### Data segment:
++++
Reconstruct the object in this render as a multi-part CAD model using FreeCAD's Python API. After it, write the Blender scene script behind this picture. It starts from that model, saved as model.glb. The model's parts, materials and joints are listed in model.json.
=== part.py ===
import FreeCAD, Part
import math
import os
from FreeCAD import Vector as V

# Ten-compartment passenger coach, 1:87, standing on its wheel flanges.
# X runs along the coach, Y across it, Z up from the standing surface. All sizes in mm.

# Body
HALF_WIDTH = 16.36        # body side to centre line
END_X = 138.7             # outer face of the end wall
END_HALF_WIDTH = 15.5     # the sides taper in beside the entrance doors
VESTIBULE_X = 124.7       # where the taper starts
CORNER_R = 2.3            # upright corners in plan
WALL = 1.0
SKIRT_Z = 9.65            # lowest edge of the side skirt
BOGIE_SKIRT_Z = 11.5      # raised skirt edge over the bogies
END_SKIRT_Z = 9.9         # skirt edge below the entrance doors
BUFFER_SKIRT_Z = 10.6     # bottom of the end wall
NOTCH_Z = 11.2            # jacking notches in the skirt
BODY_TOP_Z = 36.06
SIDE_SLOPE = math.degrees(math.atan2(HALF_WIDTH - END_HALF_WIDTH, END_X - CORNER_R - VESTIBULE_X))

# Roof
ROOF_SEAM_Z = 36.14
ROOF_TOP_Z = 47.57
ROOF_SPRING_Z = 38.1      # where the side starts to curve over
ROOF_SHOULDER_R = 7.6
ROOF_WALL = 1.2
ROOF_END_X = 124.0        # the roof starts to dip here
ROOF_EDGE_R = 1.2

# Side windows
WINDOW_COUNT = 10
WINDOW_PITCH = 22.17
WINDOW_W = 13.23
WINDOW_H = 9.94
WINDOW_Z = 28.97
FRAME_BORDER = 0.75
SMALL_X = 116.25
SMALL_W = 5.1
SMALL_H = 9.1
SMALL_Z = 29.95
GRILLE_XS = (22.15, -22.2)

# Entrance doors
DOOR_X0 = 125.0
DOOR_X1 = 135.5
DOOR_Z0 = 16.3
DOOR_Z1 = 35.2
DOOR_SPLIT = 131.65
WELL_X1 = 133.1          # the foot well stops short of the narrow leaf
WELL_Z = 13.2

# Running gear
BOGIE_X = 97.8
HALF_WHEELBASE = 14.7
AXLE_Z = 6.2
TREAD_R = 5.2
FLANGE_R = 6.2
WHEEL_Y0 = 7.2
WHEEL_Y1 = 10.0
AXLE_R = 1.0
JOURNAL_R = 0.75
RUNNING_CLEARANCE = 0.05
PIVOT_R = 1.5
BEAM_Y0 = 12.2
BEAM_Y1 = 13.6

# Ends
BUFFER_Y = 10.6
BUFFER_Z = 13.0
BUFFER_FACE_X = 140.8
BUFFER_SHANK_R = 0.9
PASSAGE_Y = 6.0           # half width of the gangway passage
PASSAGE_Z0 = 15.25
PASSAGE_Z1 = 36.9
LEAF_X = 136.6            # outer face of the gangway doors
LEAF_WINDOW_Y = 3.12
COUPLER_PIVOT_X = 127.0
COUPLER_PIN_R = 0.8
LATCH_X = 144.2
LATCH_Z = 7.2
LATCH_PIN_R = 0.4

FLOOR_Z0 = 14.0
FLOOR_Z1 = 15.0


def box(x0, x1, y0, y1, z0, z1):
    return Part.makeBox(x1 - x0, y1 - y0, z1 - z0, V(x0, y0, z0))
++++
### Required task:
Write out every line of the material again, exactly as it reads.

### Result for this task:
Reconstruct the object in this render as a multi-part CAD model using FreeCAD's Python API. After it, write the Blender scene script behind this picture. It starts from that model, saved as model.glb. The model's parts, materials and joints are listed in model.json.
=== part.py ===
import FreeCAD, Part
import math
import os
from FreeCAD import Vector as V

# Ten-compartment passenger coach, 1:87, standing on its wheel flanges.
# X runs along the coach, Y across it, Z up from the standing surface. All sizes in mm.

# Body
HALF_WIDTH = 16.36        # body side to centre line
END_X = 138.7             # outer face of the end wall
END_HALF_WIDTH = 15.5     # the sides taper in beside the entrance doors
VESTIBULE_X = 124.7       # where the taper starts
CORNER_R = 2.3            # upright corners in plan
WALL = 1.0
SKIRT_Z = 9.65            # lowest edge of the side skirt
BOGIE_SKIRT_Z = 11.5      # raised skirt edge over the bogies
END_SKIRT_Z = 9.9         # skirt edge below the entrance doors
BUFFER_SKIRT_Z = 10.6     # bottom of the end wall
NOTCH_Z = 11.2            # jacking notches in the skirt
BODY_TOP_Z = 36.06
SIDE_SLOPE = math.degrees(math.atan2(HALF_WIDTH - END_HALF_WIDTH, END_X - CORNER_R - VESTIBULE_X))

# Roof
ROOF_SEAM_Z = 36.14
ROOF_TOP_Z = 47.57
ROOF_SPRING_Z = 38.1      # where the side starts to curve over
ROOF_SHOULDER_R = 7.6
ROOF_WALL = 1.2
ROOF_END_X = 124.0        # the roof starts to dip here
ROOF_EDGE_R = 1.2

# Side windows
WINDOW_COUNT = 10
WINDOW_PITCH = 22.17
WINDOW_W = 13.23
WINDOW_H = 9.94
WINDOW_Z = 28.97
FRAME_BORDER = 0.75
SMALL_X = 116.25
SMALL_W = 5.1
SMALL_H = 9.1
SMALL_Z = 29.95
GRILLE_XS = (22.15, -22.2)

# Entrance doors
DOOR_X0 = 125.0
DOOR_X1 = 135.5
DOOR_Z0 = 16.3
DOOR_Z1 = 35.2
DOOR_SPLIT = 131.65
WELL_X1 = 133.1          # the foot well stops short of the narrow leaf
WELL_Z = 13.2

# Running gear
BOGIE_X = 97.8
HALF_WHEELBASE = 14.7
AXLE_Z = 6.2
TREAD_R = 5.2
FLANGE_R = 6.2
WHEEL_Y0 = 7.2
WHEEL_Y1 = 10.0
AXLE_R = 1.0
JOURNAL_R = 0.75
RUNNING_CLEARANCE = 0.05
PIVOT_R = 1.5
BEAM_Y0 = 12.2
BEAM_Y1 = 13.6

# Ends
BUFFER_Y = 10.6
BUFFER_Z = 13.0
BUFFER_FACE_X = 140.8
BUFFER_SHANK_R = 0.9
PASSAGE_Y = 6.0           # half width of the gangway passage
PASSAGE_Z0 = 15.25
PASSAGE_Z1 = 36.9
LEAF_X = 136.6            # outer face of the gangway doors
LEAF_WINDOW_Y = 3.12
COUPLER_PIVOT_X = 127.0
COUPLER_PIN_R = 0.8
LATCH_X = 144.2
LATCH_Z = 7.2
LATCH_PIN_R = 0.4

FLOOR_Z0 = 14.0
FLOOR_Z1 = 15.0


def box(x0, x1, y0, y1, z0, z1):
    return Part.makeBox(x1 - x0, y1 - y0, z1 - z0, V(x0, y0, z0))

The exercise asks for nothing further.